Critical race theory, a recent legal philosophy, the inception of which can be traced to a 1989 workshop in Madison, Wisconsin, USA, understands racism broadly. "Racism is viewed not only as a matter of individual prejudice and everyday practice, but as a phenomenon that is deeply embedded in language and perception. Racism is a ubiquitous and inescapable feature of modern society, and despite official rhetoric to the contrary, race is always present even in the most neutral and innocent terms.
Here is a list of a racist denial that I have come across. The list is not exhaustive.
Presenting race/ethnicity problems as only a social and economic problem.
We are not racist, and do not discriminate. We have no problem with the race or ethnicity of BME, but this group is economically and socially weak.

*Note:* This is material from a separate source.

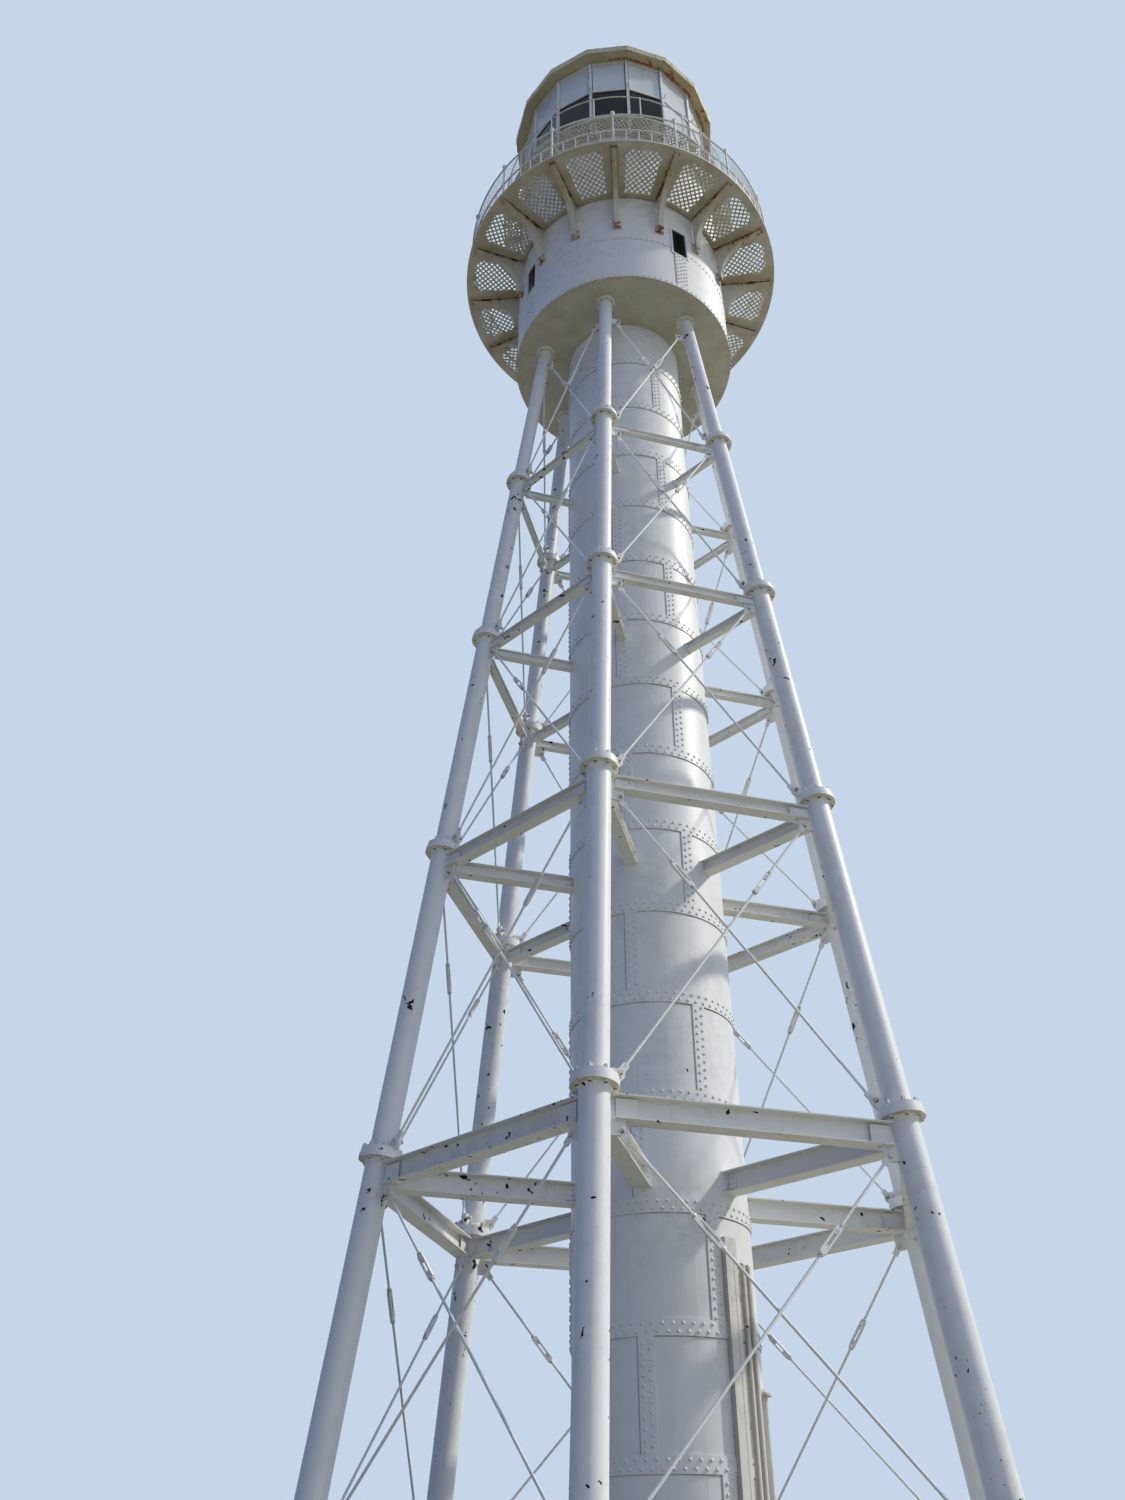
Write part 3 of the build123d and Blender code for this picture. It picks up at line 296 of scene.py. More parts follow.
def worn_paint(name, paint, shade, underside_shade, rust=0.5, chips=0.5, streaks=0.5, levels=(), reach=0.12,
               under_rust=0.25, courses=None, uprights=None, weather=None, seam="#5F5850",
               gloss=0.46):
    """Brushed oil paint on iron. paint and shade are its clean and chalked colours; the next colour
    is a painted warm shade for surfaces that face down, laid in clouds like grime; rust, chips and
    streaks are amounts, about 0 to 1; levels are heights of joints, reach how far their rust
    spreads, under_rust how much undersides have; courses and uprights place the seams of a plated
    wall and seam colours their lines, which are dirt and painted shadow; weather is the span of x
    over which rust gains, and how much. Each coat is mixed over the last by its mask."""
    material, tree, put, shader = new_material(name)
    place = put("TexCoord", out="Object")
    facing = put("TexCoord", out="Normal")
    side = put("SeparateXYZ", [place], out="X")
    height = put("SeparateXYZ", [place], out="Z")
    lift = put("SeparateXYZ", [facing], out="Z")
    drawn_down = put("Mapping", {"Vector": place, "Scale": RAIN_STRETCH})
    noise = {}
    for wear, (scale, detail, roughness, distortion) in WEAR_NOISE.items():
        where = drawn_down if wear == "streak" else place
        settings = [where, None, scale, detail, roughness, None, None, None, distortion]
        noise[wear] = put("TexNoise", settings)

    # Each mask is the span of a noise or a slope that turns into 0 to 1.
    broad = put("MapRange", [noise["broad"], 0.38, 0.62])
    patch = put("MapRange", [noise["patch"], 0.42, 0.66])
    tone = put("Math MULTIPLY", [broad, patch])
    streak = put("MapRange", [noise["streak"], 0.56, 0.8, 0.0, 0.75 * streaks])
    down = put("MapRange", [lift, -0.35, -0.85])
    # Faces that point down take the underside colour in stain-shaped clouds: a painted warm shade,
    # mixed with grime.
    underside_shade_and_grime = put("MapRange", [noise["stain"], 0.35, 0.62, 0.55, 1.0])
    underside_shade_and_grime = put("Math MULTIPLY", [down, underside_shade_and_grime])
    coats = [(tone, colour(shade)), (streak, colour(RAIN_DUST)), (underside_shade_and_grime, colour(underside_shade))]

    # Seam lines: dirt and painted shadow along the straps' edges.
    if courses:
        under, left = seam_lines(put, place, courses, uprights)
        broken = put("MapRange", [noise["stain"], 0.34, 0.5, 0.15, 0.8])
        under = put("Math MULTIPLY", [under, broken])
        line = put("Math MULTIPLY_ADD", [left, 0.5, under], use_clamp=True)
        coats.append((line, colour(seam)))

    bias = put("Math MULTIPLY", [down, under_rust])
    if levels:
        joint, run = joint_masks(put, height, levels, reach)
        run = put("Math MULTIPLY", [run, streak])
        joint = put("Math MULTIPLY", [joint, 0.30])
        bias = put("Math MAXIMUM", [bias, joint])
        bias = put("Math ADD", [bias, run])
    if weather:
        low, high, gain = weather
        gained = put("MapRange", [side, low, high, 0.0, gain])
        bias = put("Math ADD", [bias, gained])
    bloom = put("Math ADD", [noise["bloom"], bias])
    edge = 0.86 - 0.16 * rust
    rusty = put("MapRange", [bloom, edge, edge + 0.07])
    halo = put("MapRange", [bloom, edge - 0.13, edge + 0.02, 0.0, 0.5])
    grain = put("MapRange", [noise["grain"], 0.38, 0.62])
    oxides = {0: grain, 6: colour(OXIDE_PALE), 7: colour(OXIDE_DARK)}
    oxide = put("Mix", oxides, out=2, data_type="RGBA")

    cluster = put("MapRange", [broad, 0.0, 1.0, -0.09, 0.03])
    flake = put("Math ADD", [noise["flake"], cluster])
    limit = 0.80 - 0.10 * chips
    bare = put("MapRange", [flake, limit, limit + 0.012])
    coats += [(halo, colour(RUST_STAIN)), (rusty, oxide), (bare, colour(PRIMER))]
    body = colour(paint)
    for mask, coat in coats:
        body = put("Mix", {0: mask, 6: body, 7: coat}, out=2, data_type="RGBA")

    worn = put("Math MAXIMUM", [rusty, bare])
    rough = put("MapRange", [worn, 0.0, 1.0, gloss, 0.85])
    dent = put("Math MULTIPLY", [bare, -0.9])
    scale = put("Math MULTIPLY", [rusty, grain])
    relief = put("Math ADD", [dent, scale])
    relief = put("Math MULTIPLY_ADD", [noise["brush"], 0.25, relief])
    bump = put("Bump", {"Strength": 0.35, "Distance": 0.002, "Height": relief})
    feed(tree, shader, {"Base Color": body, "Roughness": rough, "Normal": bump,
                        "IOR": 1.48, "Specular IOR Level": 0.35})
    return material


# %% [markdown]
# ## One recipe, many conditions
#
# The same paint weathers differently over the tower, so one table gives each surface its colours
# and its state, and a comment says what that gives the eye.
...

The "equality before the law" argument. Somewhat opposite to denial by presenting race problems as solely socio-economic problems, this one lays a stress on the existing allegedly equal protection by the law. The claim is: "Racial minority members are equal before the law, or are entitled to equal protection by the law, and therefore do not suffer discrimination in my country; anything that would favour them over others is unfair."
The "equal opportunity" (meritocratic) argument. This denial is similar to the "legal equality" argument, but in this case the claim goes like this: "BME members enjoy equal opportunities with everyone else in our society. How they use these opportunities is up to them.
Denial by "the positive example" argument: "Look at those minority members who made it to the top of society, the company, etc." Accordingly, in social practice, a policy of tokenism is often used to fight back allegations of racism and discrimination.
Denial by disclaimer: "Some of my best friends are blacks".
Individualization and self-exclusion from the mainstream: "I love my black neighbour and her friendship is dearer to me than that of others; and such personal links are more important than race relations in the larger society".
The overstatement of historic optimism, the reference to historical progress in race relations: "Compare and consider how much has changed in the last 20 years; see how much the situation of BME has improved.
To become aware of existing denial and to acknowledge the presence of racism may become the beginning of a transformation, at a personal as well as political and cultural level. Acknowledgement may lead to reduction of racist attitudes and to anti-racist action. But it may also lead to acceptance.
I shall not say more but I am sure you get the picture. Racism still exists and the worst part is people hardly call you names now but make so subtle you can go home crying because you can’t report it to anybody. And even if you do they will say ‘you are a bit sensitive’.
All I can say is as Harper Lee said,’’ You never understand a person until you consider things from his point of view…. until you climb into his skin and walk around in it.I am a Black woman of African descent and I know how it feels to be racially discriminated against. But if one has never left the comfort of their country or continent, never been in any minority situation, how then they can boldly say there is no racism?
Disclaimer: I am not whinging but responding to what was said to me on Wednesday the 27th September.